EXERCISE GOAL - Your task is to quote the listing below exactly, beginning with its first line and ending on the line bearing "self.ear = sizes.ear".

Start

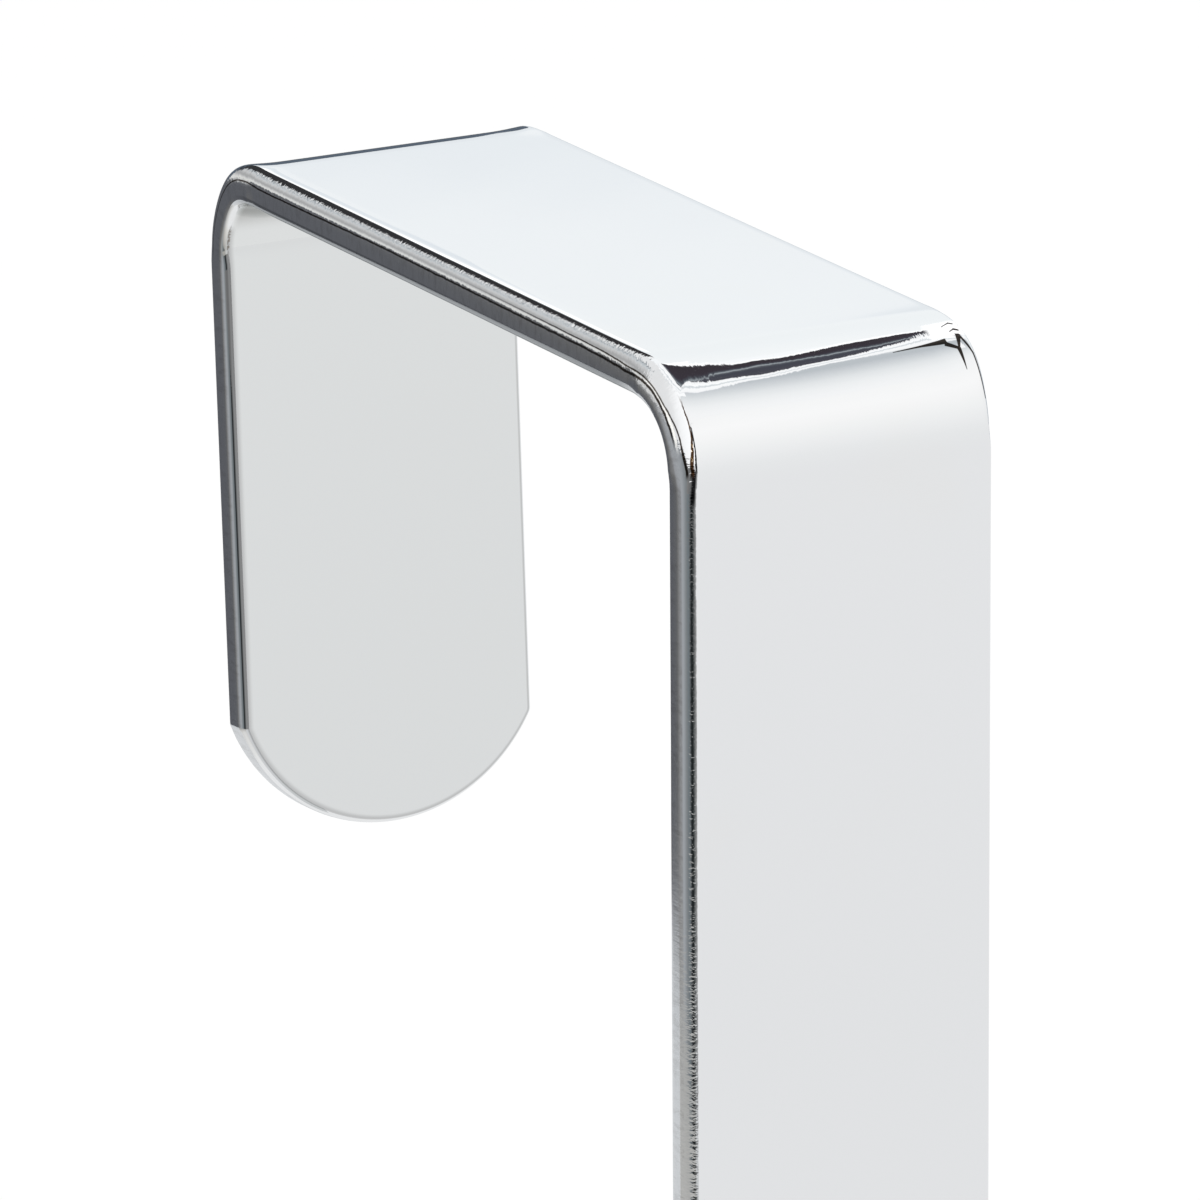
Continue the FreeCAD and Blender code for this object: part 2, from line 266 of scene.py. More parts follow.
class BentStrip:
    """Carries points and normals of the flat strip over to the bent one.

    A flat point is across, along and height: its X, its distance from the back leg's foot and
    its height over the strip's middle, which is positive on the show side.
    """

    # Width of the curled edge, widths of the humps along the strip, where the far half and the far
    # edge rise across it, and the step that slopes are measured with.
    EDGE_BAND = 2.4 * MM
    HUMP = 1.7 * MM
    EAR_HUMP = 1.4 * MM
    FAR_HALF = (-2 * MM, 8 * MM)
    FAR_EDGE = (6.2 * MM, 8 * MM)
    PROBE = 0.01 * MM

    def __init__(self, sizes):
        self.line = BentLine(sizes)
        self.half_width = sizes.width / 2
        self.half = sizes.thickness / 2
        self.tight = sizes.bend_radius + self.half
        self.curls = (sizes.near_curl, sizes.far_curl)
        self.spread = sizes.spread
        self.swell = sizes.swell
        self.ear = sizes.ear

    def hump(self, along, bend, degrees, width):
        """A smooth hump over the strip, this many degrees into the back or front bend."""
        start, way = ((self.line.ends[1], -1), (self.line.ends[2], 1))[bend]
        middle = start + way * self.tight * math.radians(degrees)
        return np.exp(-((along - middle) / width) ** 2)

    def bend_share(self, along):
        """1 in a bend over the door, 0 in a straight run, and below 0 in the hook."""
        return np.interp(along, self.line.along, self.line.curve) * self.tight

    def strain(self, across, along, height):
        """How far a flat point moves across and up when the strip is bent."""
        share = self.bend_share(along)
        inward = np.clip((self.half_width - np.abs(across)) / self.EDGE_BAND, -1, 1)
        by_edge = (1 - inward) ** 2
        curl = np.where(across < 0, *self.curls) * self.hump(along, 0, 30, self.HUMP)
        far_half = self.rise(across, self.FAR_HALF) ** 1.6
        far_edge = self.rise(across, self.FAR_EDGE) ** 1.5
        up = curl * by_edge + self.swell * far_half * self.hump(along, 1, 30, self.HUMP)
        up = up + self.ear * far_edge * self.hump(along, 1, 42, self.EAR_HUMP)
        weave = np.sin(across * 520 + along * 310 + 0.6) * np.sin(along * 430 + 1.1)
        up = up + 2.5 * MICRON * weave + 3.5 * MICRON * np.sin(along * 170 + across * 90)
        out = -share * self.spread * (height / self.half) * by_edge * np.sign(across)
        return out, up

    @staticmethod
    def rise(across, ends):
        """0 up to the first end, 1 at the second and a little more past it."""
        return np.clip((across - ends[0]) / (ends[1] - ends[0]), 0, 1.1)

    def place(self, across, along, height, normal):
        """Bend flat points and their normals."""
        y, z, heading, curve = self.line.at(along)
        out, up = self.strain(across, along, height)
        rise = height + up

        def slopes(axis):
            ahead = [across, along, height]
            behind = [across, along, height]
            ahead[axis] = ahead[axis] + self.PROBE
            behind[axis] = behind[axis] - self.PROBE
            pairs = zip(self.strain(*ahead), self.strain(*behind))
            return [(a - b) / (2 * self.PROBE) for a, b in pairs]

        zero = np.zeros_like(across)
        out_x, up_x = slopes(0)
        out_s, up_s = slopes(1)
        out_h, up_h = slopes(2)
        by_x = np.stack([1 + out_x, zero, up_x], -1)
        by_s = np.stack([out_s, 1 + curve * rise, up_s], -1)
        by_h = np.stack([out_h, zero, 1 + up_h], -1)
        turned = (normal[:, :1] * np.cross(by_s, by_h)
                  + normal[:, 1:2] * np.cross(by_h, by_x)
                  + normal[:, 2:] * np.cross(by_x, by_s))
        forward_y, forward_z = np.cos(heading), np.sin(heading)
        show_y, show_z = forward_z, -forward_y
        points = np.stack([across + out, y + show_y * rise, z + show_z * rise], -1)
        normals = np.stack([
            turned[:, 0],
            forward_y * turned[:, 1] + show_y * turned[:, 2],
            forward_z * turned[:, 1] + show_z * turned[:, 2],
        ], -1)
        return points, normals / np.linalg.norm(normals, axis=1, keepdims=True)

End

FULL SOLUTION -
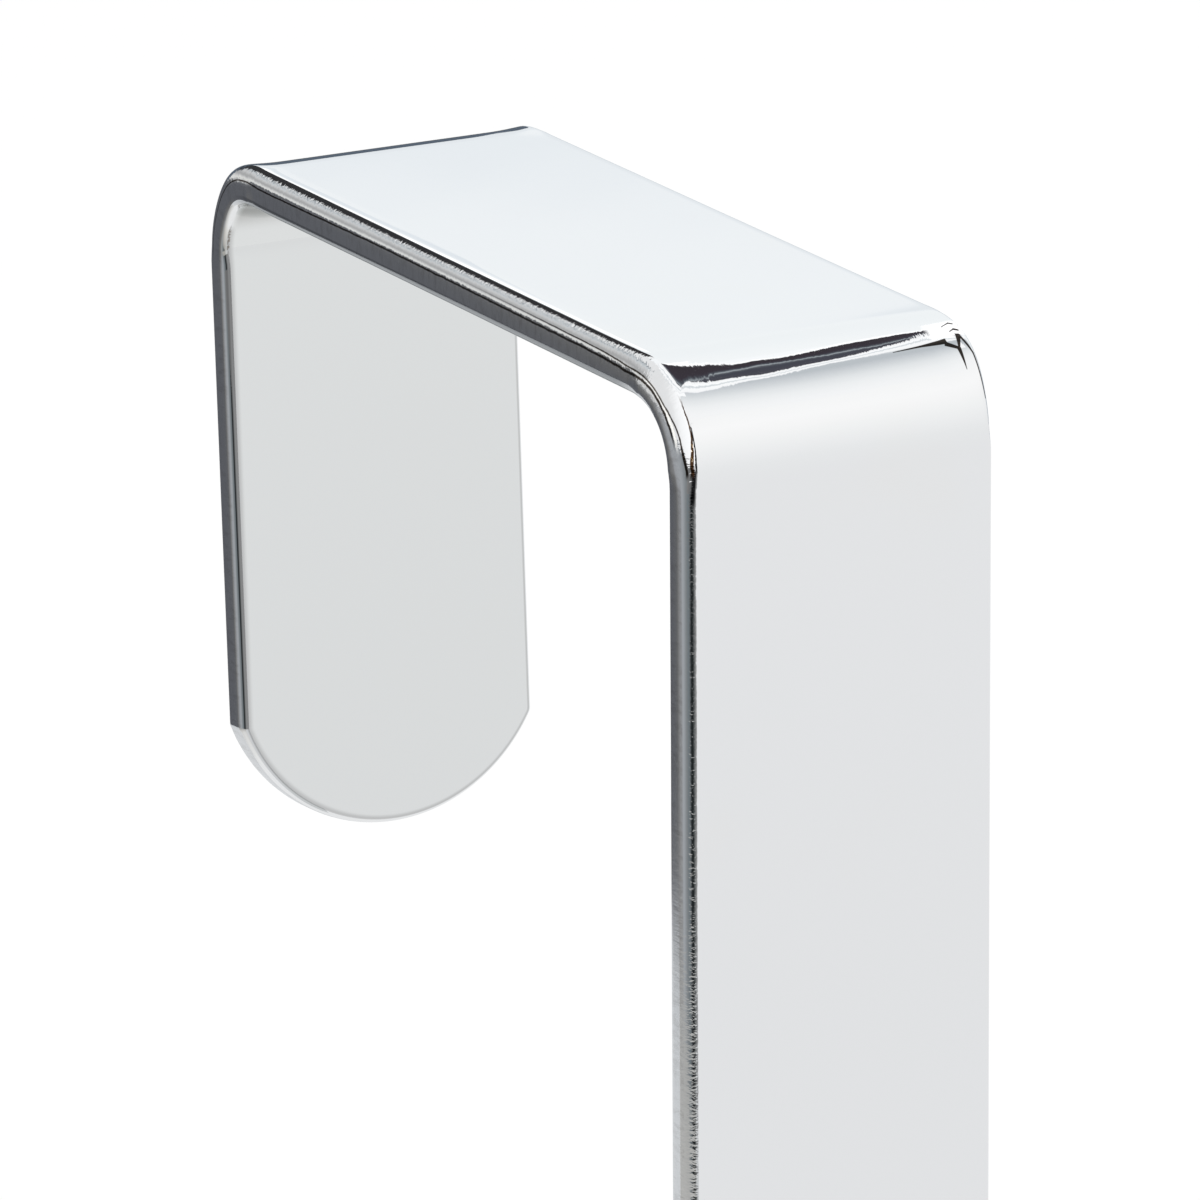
Continue the FreeCAD and Blender code for this object: part 2, from line 266 of scene.py. More parts follow.
class BentStrip:
    """Carries points and normals of the flat strip over to the bent one.

    A flat point is across, along and height: its X, its distance from the back leg's foot and
    its height over the strip's middle, which is positive on the show side.
    """

    # Width of the curled edge, widths of the humps along the strip, where the far half and the far
    # edge rise across it, and the step that slopes are measured with.
    EDGE_BAND = 2.4 * MM
    HUMP = 1.7 * MM
    EAR_HUMP = 1.4 * MM
    FAR_HALF = (-2 * MM, 8 * MM)
    FAR_EDGE = (6.2 * MM, 8 * MM)
    PROBE = 0.01 * MM

    def __init__(self, sizes):
        self.line = BentLine(sizes)
        self.half_width = sizes.width / 2
        self.half = sizes.thickness / 2
        self.tight = sizes.bend_radius + self.half
        self.curls = (sizes.near_curl, sizes.far_curl)
        self.spread = sizes.spread
        self.swell = sizes.swell
        self.ear = sizes.ear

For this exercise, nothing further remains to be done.